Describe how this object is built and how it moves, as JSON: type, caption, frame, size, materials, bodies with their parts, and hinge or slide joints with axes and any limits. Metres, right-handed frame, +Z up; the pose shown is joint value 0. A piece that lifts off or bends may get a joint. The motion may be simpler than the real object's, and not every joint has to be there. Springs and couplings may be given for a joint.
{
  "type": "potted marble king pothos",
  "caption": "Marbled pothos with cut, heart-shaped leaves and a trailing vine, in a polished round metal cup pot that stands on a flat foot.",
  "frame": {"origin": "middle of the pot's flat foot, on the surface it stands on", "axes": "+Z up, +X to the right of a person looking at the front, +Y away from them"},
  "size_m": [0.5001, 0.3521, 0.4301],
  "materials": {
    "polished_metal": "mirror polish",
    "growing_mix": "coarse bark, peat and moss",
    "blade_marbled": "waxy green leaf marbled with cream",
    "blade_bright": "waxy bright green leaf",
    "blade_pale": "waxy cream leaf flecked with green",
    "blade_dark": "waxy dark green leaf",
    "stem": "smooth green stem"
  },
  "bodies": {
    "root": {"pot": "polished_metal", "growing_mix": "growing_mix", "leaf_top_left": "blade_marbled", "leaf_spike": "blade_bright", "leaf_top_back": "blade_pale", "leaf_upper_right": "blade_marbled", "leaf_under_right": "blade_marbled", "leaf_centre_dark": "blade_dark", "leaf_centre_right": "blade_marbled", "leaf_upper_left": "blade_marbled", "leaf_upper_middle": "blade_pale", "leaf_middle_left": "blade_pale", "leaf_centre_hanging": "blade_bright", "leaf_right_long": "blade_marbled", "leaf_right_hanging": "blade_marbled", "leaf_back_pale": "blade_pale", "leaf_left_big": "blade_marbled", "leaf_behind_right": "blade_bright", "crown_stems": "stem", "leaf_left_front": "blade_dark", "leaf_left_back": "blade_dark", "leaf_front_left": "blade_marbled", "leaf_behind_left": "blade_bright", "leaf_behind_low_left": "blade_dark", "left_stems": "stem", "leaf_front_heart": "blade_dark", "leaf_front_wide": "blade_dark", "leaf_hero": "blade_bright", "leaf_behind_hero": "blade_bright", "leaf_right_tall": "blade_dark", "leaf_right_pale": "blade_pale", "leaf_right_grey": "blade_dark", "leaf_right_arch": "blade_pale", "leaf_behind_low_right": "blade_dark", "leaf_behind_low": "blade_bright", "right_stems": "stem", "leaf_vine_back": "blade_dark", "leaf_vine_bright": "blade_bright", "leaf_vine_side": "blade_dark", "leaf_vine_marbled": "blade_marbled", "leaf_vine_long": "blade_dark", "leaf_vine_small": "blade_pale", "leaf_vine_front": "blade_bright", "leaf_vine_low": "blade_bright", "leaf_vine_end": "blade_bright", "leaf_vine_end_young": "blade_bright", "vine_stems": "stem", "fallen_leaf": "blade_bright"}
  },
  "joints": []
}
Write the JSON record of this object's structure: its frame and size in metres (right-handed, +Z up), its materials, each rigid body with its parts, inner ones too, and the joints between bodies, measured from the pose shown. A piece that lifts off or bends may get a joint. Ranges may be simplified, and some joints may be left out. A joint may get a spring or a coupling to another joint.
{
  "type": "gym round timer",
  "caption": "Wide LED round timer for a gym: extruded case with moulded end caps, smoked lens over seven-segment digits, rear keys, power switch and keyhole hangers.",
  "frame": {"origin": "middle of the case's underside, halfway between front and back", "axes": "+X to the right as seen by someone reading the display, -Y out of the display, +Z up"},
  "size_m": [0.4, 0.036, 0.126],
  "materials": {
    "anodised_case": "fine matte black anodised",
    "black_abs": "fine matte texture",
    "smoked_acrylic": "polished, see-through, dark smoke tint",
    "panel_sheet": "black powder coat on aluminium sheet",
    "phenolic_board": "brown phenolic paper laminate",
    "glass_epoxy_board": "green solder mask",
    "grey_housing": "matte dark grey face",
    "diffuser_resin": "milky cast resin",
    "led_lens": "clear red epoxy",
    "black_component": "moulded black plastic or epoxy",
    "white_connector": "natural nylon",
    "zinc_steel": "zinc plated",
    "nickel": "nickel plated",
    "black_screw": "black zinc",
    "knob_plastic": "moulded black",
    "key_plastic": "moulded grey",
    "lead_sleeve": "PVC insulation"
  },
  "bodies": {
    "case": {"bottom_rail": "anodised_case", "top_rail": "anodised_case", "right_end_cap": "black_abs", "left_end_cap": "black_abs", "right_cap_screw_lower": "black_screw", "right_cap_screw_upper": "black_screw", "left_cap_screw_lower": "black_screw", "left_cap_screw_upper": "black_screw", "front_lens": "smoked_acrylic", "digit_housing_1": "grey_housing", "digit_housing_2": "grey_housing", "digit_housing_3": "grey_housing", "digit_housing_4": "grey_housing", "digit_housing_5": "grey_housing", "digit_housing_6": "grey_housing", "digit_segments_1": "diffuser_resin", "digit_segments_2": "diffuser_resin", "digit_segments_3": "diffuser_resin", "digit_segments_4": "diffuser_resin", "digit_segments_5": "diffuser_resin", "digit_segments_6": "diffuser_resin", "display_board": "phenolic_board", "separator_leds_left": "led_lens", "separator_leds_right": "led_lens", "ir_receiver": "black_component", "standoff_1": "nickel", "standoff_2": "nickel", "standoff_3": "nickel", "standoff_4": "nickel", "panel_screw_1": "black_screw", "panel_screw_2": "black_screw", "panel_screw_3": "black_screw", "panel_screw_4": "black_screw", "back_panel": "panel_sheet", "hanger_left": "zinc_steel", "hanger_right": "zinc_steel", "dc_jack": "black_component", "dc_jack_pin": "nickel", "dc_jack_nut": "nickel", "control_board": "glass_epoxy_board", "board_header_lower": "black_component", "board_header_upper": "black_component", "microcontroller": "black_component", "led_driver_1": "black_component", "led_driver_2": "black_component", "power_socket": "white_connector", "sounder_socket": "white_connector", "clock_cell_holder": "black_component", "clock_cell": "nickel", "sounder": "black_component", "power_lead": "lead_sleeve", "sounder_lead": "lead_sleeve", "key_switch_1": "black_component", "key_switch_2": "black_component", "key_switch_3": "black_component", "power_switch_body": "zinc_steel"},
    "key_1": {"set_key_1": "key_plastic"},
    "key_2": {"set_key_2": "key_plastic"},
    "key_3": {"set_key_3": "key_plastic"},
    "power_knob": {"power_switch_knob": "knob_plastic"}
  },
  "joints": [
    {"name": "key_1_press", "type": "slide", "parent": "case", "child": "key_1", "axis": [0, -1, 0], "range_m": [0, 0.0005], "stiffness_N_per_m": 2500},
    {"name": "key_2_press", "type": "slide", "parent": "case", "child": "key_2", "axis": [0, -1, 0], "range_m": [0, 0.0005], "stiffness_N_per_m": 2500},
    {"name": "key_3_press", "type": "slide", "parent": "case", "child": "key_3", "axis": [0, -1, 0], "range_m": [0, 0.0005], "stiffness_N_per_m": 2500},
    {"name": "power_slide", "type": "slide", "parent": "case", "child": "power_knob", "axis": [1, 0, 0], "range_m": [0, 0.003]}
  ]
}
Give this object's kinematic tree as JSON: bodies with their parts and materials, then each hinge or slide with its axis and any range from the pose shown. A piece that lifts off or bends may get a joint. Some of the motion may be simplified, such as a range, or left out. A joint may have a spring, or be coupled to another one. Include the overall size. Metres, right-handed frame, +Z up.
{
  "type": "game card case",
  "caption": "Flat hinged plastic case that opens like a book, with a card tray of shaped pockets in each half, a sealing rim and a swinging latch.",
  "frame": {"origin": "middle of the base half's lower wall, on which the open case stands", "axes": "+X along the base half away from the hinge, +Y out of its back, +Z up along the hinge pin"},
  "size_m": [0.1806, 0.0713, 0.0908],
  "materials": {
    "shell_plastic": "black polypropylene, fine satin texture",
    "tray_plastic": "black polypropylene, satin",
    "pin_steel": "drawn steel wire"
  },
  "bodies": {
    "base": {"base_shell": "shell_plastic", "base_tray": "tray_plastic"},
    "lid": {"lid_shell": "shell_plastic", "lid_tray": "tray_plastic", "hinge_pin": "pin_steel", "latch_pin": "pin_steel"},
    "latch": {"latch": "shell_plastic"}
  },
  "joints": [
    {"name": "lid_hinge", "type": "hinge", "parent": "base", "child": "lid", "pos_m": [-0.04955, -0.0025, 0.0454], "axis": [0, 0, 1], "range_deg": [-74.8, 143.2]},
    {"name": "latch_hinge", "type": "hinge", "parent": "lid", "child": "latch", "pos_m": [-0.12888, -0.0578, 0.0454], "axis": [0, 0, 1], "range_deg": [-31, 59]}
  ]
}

(WHAT IS ASKED) Wherever a line in the data above holds "their", copy that line.

(RESPONSE TO THIS TASK)
Describe how this object is built and how it moves, as JSON: type, caption, frame, size, materials, bodies with their parts, and hinge or slide joints with axes and any limits. Metres, right-handed frame, +Z up; the pose shown is joint value 0. A piece that lifts off or bends may get a joint. The motion may be simpler than the real object's, and not every joint has to be there. Springs and couplings may be given for a joint.
Give this object's kinematic tree as JSON: bodies with their parts and materials, then each hinge or slide with its axis and any range from the pose shown. A piece that lifts off or bends may get a joint. Some of the motion may be simplified, such as a range, or left out. A joint may have a spring, or be coupled to another one. Include the overall size. Metres, right-handed frame, +Z up.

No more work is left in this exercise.